Of course, dads today are different from dads 30 years ago. I'm reminded of that every time I see a heavily tattooed mid-30s guy in board shorts and a baggy Batman T-shirt pushing a stroller: People just don't want to grow up, even after they've started making other people. Rusty looks and acts more adult than that, but as played by Helms, there's still something of the prolonged adolescent in him, just without the flippant sharpness of the young Anthony Michael Hall. It's unflattering and far from hilarious, as if the character from the original had been replaced by a hapless pod person. Then again, the seemingly endless Vacation sequels didn't treat the kids as distinct individuals anyway; they were played by whatever young actors happened to come through the revolving door. But Helms doesn't have even half the goofy charisma of Chase, and that was limited to begin with. He keeps slugging away at the material, gamely, but he's too self-consciously earnest to give in to true madness.

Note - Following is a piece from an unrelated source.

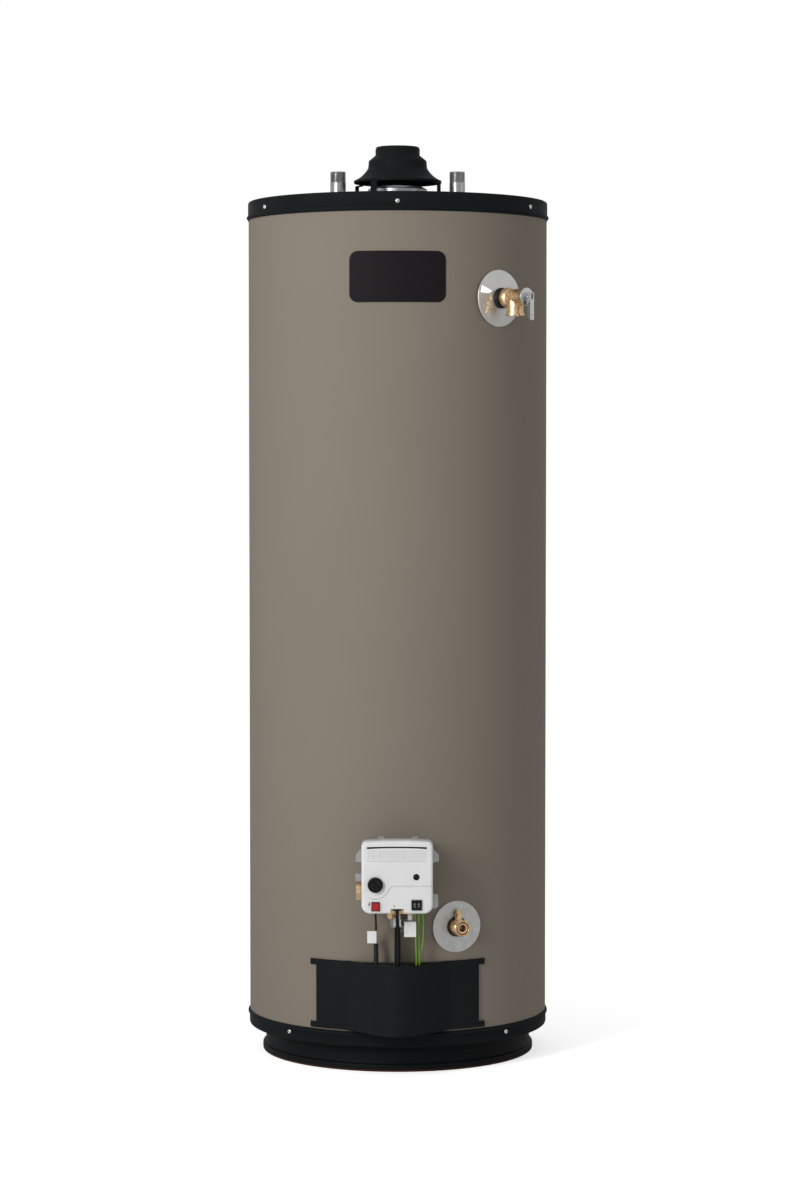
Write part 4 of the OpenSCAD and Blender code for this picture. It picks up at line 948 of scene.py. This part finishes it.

The best gags are the few that are gonzo, including one in which Chris Hemsworth, as Rusty's hunky weatherman brother-in-law, struts around in underwear too tiny to contain his considerable package — the joke, like the package, is big and dumb enough to work. Leslie Mann shows up as Rusty's sister, now all grown up and married to that hunky weatherman. She too is funny and gets a few plaintive, pointed lines about how her allegedly super-desirable (and staunchly right-wing) husband won't let her work outside the household. But this new Vacation is hardly an improvement on the old Vacation, and may in fact be worse. Neither of them, to borrow the immortal words of the Go-Go's, is all we ever wanted.
Written and directed by John Francis Daley and Jonathan M. Goldstein. Starring Ed Helms, Christina Applegate, Leslie Mann, Chris Hemsworth, Skyler Gisondo, Steele Stebbins, Beverly D'Angelo, and Chevy Chase.